### Working data

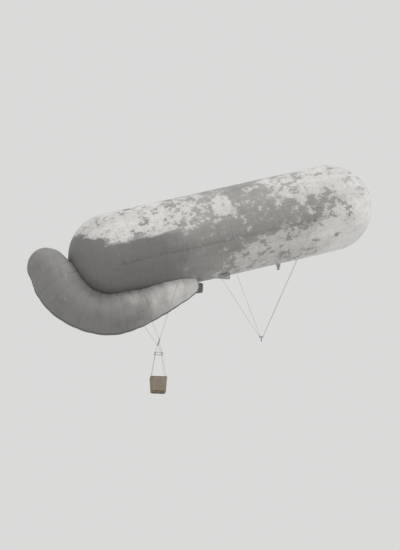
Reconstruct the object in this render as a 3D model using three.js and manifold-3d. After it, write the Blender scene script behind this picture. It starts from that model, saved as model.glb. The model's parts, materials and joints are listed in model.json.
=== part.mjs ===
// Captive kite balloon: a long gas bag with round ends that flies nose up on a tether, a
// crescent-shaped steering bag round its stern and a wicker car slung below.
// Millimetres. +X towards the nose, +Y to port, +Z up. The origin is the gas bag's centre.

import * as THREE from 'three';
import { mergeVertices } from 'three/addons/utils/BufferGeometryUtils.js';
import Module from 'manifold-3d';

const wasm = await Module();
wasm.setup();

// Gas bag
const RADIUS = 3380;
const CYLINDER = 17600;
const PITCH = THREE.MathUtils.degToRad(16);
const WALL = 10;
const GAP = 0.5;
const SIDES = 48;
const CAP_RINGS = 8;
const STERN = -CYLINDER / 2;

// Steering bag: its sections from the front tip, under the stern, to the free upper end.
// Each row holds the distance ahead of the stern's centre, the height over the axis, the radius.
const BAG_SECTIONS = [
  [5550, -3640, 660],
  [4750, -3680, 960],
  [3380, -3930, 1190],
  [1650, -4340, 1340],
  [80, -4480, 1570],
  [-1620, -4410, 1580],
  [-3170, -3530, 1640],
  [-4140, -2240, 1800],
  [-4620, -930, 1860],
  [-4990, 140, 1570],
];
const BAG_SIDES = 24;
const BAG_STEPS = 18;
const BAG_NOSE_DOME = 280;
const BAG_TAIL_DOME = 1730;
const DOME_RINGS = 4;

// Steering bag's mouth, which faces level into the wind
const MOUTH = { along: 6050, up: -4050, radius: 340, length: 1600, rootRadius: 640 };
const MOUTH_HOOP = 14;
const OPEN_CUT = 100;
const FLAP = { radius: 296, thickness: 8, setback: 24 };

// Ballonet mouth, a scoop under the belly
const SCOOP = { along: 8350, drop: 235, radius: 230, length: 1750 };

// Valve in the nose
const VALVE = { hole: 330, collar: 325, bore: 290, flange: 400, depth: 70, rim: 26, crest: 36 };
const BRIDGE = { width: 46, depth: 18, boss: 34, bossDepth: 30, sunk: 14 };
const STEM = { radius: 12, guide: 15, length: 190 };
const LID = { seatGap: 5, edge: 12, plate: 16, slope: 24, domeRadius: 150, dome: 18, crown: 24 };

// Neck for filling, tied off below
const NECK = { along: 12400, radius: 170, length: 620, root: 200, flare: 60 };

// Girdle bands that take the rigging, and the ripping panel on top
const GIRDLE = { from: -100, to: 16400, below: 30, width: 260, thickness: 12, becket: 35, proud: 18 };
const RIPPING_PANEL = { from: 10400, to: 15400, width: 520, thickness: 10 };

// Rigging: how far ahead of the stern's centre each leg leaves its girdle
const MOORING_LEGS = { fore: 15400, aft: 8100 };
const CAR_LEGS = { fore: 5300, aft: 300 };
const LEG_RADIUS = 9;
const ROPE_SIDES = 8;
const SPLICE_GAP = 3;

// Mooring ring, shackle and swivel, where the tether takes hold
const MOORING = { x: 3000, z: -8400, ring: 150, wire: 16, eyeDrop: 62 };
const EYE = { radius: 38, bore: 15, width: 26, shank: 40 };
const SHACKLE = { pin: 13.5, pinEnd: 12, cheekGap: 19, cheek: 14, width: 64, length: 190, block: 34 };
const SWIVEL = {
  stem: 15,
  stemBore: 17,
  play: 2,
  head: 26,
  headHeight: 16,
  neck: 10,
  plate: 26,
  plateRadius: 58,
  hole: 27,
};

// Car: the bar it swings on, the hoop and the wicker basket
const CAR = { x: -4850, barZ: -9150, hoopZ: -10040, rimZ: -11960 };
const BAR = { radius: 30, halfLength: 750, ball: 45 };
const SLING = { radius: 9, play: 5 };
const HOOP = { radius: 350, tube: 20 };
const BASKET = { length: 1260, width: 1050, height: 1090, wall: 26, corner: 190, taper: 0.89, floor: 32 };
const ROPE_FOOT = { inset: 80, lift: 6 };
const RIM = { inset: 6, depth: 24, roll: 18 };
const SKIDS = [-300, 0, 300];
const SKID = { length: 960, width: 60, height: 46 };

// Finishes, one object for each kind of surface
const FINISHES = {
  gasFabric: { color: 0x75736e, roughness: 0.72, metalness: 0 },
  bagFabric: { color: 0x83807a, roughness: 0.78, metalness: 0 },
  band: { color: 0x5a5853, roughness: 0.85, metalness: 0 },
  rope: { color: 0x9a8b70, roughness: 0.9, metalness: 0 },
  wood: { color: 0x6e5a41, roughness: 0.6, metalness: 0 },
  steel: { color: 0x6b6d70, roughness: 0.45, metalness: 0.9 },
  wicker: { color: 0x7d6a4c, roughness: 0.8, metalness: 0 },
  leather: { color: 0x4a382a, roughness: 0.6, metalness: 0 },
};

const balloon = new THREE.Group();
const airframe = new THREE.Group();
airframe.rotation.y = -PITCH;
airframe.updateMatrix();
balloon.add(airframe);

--

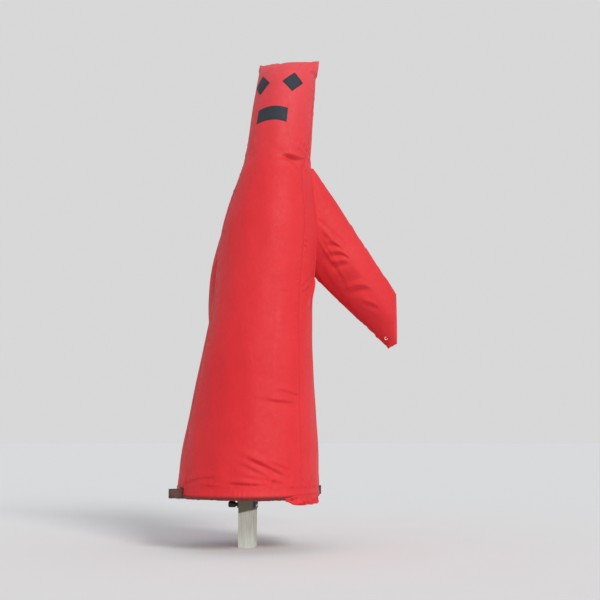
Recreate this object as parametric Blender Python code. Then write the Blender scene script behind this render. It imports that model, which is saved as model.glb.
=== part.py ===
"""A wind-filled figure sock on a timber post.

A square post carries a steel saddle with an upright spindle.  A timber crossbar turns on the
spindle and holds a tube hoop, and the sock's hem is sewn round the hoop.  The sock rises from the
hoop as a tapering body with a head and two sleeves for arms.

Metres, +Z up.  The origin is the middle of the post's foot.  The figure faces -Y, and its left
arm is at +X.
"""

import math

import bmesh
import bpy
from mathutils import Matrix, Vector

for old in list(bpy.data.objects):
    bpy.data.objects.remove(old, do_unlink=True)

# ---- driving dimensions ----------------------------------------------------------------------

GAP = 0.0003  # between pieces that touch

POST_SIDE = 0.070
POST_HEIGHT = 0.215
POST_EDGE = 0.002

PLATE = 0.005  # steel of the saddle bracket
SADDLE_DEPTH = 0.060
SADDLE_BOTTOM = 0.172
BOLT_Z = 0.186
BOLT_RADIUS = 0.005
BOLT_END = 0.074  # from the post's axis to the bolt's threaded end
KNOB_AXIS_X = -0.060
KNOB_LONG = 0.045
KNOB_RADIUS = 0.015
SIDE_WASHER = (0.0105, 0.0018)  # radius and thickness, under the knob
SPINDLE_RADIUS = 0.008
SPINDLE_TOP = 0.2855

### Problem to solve
From the records above, extract exactly and only the lines that begin at the line with "Reconstruct the object" and stop after the line with "const STERN = -CYLINDER / 2;".

### Exercise answer
Reconstruct the object in this render as a 3D model using three.js and manifold-3d. After it, write the Blender scene script behind this picture. It starts from that model, saved as model.glb. The model's parts, materials and joints are listed in model.json.
=== part.mjs ===
// Captive kite balloon: a long gas bag with round ends that flies nose up on a tether, a
// crescent-shaped steering bag round its stern and a wicker car slung below.
// Millimetres. +X towards the nose, +Y to port, +Z up. The origin is the gas bag's centre.

import * as THREE from 'three';
import { mergeVertices } from 'three/addons/utils/BufferGeometryUtils.js';
import Module from 'manifold-3d';

const wasm = await Module();
wasm.setup();

// Gas bag
const RADIUS = 3380;
const CYLINDER = 17600;
const PITCH = THREE.MathUtils.degToRad(16);
const WALL = 10;
const GAP = 0.5;
const SIDES = 48;
const CAP_RINGS = 8;
const STERN = -CYLINDER / 2;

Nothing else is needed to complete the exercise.